Activity: Sam the Bat
Using Boolean logic, you're going to write functions to help make sure Sam the Bat doesn't leave his mom's yard. Head to CS in Algebra stage 15 in Code Studio to get started programming.
The final puzzle of this stage is a Free Play puzzle that will allow you amd your students to experiment with other ways to keep Sam in his yard. The basic activity only prevents Sam from leaving on the left and right, but what about the top and bottom of the screen?
If you add a second variable to the
onscreen? function to take in Sam's y coordinate, then you can check Sam's position on each axis. As students pursue this extension, encourage them to think about how they wrote small component functions to check the left and right. Could you follow a similiar approach to deal with the top and bottom?
Common Core Math Standards
- 5.OA.1 - Use parentheses, brackets, or braces in numerical expressions, and evaluate expressions with these symbols.
- 5.OA.2 - Write simple expressions that record calculations with numbers, and interpret numerical expressions without evaluating them. For example, express the calculation “add 8 and 7, then multiply by 2” as 2 × (8 + 7). Recognize that 3 × (18932 + 921) is three times as large as 18932 + 921, without having to calculate the indicated sum or product.

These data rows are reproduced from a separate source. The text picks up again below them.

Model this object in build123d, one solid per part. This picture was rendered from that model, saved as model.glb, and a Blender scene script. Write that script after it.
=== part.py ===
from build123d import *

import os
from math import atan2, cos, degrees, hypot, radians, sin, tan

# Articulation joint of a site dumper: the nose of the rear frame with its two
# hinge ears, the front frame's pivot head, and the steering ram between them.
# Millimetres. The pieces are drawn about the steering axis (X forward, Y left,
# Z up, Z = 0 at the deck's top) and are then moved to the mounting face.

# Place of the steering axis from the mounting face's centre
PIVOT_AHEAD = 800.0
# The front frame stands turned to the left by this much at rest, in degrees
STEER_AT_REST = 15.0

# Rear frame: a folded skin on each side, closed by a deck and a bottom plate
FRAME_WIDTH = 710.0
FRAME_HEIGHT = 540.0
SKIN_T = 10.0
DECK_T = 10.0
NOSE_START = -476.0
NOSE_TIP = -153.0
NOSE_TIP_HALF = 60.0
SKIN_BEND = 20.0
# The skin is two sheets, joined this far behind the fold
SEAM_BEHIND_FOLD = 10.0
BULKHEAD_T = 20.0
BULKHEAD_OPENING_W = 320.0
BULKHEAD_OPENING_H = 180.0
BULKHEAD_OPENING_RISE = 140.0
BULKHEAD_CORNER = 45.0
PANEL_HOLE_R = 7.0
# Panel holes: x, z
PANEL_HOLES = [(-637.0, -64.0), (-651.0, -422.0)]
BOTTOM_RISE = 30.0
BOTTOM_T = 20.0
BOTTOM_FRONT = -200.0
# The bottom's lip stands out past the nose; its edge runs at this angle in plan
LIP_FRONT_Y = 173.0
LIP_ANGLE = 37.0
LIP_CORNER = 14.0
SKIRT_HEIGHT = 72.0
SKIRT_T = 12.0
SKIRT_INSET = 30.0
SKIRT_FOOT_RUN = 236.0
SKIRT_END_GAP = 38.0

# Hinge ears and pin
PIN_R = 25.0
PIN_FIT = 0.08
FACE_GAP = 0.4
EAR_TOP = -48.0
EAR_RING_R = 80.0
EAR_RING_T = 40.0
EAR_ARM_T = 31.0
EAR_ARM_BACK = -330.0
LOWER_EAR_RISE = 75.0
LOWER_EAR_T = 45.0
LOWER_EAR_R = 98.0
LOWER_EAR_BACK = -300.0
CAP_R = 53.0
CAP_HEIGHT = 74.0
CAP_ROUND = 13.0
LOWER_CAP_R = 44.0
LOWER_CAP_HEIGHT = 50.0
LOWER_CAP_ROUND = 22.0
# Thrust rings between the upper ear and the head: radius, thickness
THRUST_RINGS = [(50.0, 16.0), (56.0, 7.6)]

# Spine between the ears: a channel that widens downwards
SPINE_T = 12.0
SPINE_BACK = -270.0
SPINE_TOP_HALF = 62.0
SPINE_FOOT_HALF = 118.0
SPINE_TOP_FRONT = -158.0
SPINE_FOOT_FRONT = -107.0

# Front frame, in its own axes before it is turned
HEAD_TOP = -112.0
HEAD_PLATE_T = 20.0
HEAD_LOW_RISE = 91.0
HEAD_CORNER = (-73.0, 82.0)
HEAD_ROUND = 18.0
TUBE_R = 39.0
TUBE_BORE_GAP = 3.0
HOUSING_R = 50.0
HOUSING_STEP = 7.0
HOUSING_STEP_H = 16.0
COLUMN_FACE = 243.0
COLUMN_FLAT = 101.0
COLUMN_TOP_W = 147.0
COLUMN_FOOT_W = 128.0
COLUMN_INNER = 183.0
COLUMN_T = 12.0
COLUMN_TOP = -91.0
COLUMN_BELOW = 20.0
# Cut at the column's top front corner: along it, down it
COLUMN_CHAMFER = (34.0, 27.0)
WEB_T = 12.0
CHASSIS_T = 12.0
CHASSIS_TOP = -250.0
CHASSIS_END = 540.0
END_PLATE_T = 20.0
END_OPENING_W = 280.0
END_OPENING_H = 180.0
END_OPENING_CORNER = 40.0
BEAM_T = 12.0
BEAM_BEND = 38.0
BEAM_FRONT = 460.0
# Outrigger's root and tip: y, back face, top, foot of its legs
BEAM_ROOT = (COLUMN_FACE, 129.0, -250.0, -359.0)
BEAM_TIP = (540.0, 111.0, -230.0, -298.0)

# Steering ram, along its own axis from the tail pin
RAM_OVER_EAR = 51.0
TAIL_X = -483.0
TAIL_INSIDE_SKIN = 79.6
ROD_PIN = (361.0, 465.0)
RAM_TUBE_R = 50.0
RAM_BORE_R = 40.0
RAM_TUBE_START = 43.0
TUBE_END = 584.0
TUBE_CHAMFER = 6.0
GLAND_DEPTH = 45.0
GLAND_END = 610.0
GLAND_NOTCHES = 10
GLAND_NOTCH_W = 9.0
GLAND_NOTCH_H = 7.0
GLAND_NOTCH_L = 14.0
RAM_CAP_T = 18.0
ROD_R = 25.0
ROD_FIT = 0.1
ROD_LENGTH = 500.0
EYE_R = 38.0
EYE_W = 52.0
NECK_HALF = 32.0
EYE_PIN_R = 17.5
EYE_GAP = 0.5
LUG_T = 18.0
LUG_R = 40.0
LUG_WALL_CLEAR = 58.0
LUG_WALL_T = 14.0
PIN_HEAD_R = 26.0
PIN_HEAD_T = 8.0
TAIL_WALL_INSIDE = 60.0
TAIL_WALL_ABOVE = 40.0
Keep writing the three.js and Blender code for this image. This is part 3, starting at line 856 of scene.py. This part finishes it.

- 6.NS.8 - Solve real-world and mathematical problems by graphing points in all four quadrants of the coordinate plane. Include use of coordinates and absolute value to find distances between points with the same first coordinate or the same second coordinate.
- 6.EE.9 - Use variables to represent two quantities in a real-world problem that change in relationship to one another; write an equation to express one quantity, thought of as the dependent variable, in terms of the other quantity, thought of as the independent variable. Analyze the relationship between the dependent and independent variables using graphs and tables, and relate these to the equation. For example, in a problem involving motion at constant speed, list and graph ordered pairs of distances and times, and write the equation d = 65t to represent the relationship between distance and time.
- 7.EE.4 - Use variables to represent quantities in a real-world or mathematical problem, and construct simple equations and inequalities to solve problems by reasoning about the quantities.
- 8.F.1 - Understand that a function is a rule that assigns to each input exactly one output. The graph of a function is the set of ordered pairs consisting of an input and the corresponding output.1
- 8.F.2 - Compare properties of two functions each represented in a different way (algebraically, graphically, numerically in tables, or by verbal descriptions). For example, given a linear function represented by a table of values and a linear function represented by an algebraic expression, determine which function has the greater rate of change.
Common Core Math Practices
- MP.1 - Make sense of problems and persevere in solving them.
- MP.2 - Reason abstractly and quantitatively.
- MP.3 - Construct viable arguments and critique the reasoning of others.
- MP.4 - Model with mathematics.
- MP.5 - Use appropriate tools strategically.
- MP.6 - Attend to precision.
- MP.7 - Look for and make use of structure.
- MP.8 - Look for and express regularity in repeated reasoning.